Yeah, but as I look up at the galley copy of LL Cool J’s Platinum Workout book that inexplicably landed on my desk earlier this year and hasn’t left, I gotta say, that is one def tummy.
Odd that you don’t even mention the classic that this (perhaps desperately) samples to get its perfect beat, or the fact that the “zuh zuh zuh-ing” is actually “zen zen zen-ing.”
i always thought it was funny that Common basically did the same thing like two years later. I figured no one would want to touch a Bam sample after this disaster.
I love this song but hate myself for enjoying it as much as I do.
“You got, you got, you got what it takes to make me leave my man!” - amazing! It doesn’t even scan quite right!
@pdfreeman: Ugh, that was so much the worst!

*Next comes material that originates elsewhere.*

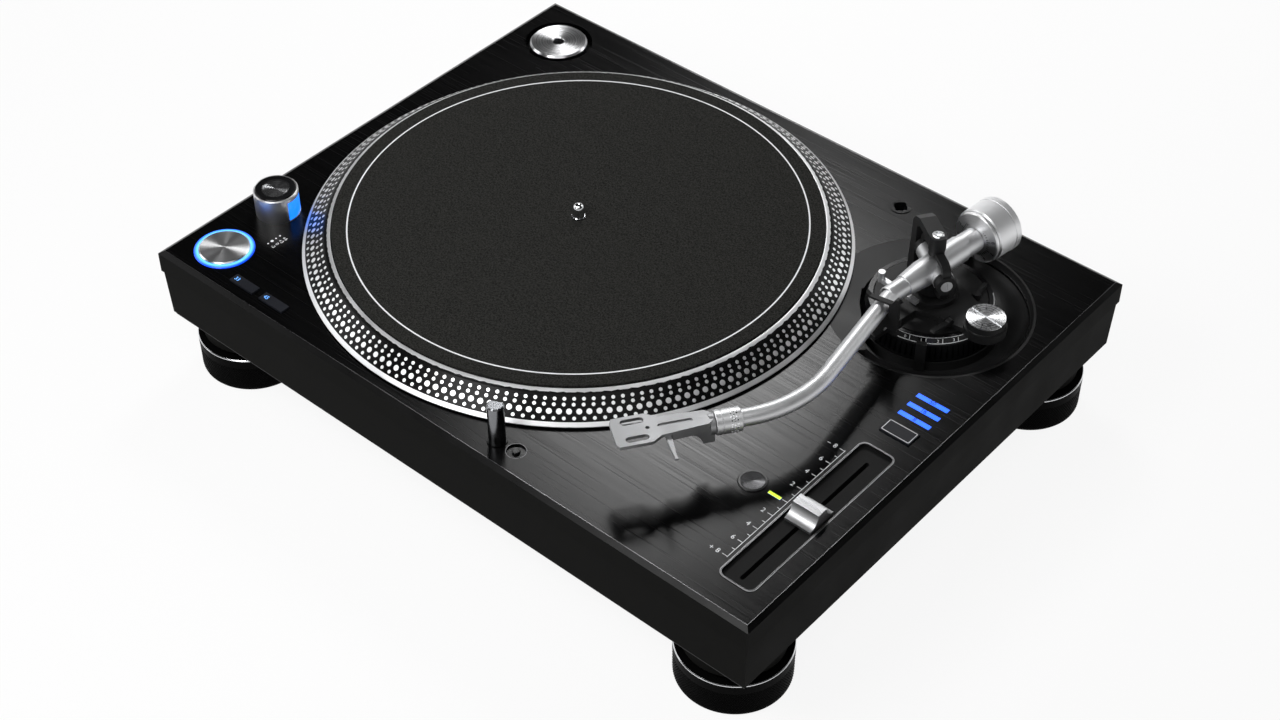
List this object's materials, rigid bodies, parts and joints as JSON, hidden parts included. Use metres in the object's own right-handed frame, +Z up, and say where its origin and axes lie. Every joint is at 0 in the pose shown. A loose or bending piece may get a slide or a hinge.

And it even got worstest (?) when stupid Hype was all like ‘this is groundbreaking video-making y’all’ in interviews. Dude was really trying to compare himself with the true greats, like Gondry.
To be honest I always kinda liked Hype’s action letterboxing. Probably I actually loved it in “Snap Yo Fingers” and I also enjoy the drowning-in-Tinkerbell-nail-polish feel it lends to that Beyonce video from the Pink Panther soundtrack.
Another thing I always liked was how I could never remember what LL was actually saying in the line I heard as “I feel my body urinate”
That is, surely, a terrible song. In fact, I kinda hate you for reminding me that it exists, Maura. But at the same time, I’m not sure it’s that bad (that is, on average, one of the five worst songs of its year).
…Or maybe it is.
I really like “Respect My Conglomerate” except for the godawful chorus sung by that no-name British woman- it is a truly vomit-inducing verse. “Control Myself” reminds me of that chorus, but for 3.5 straight minutes.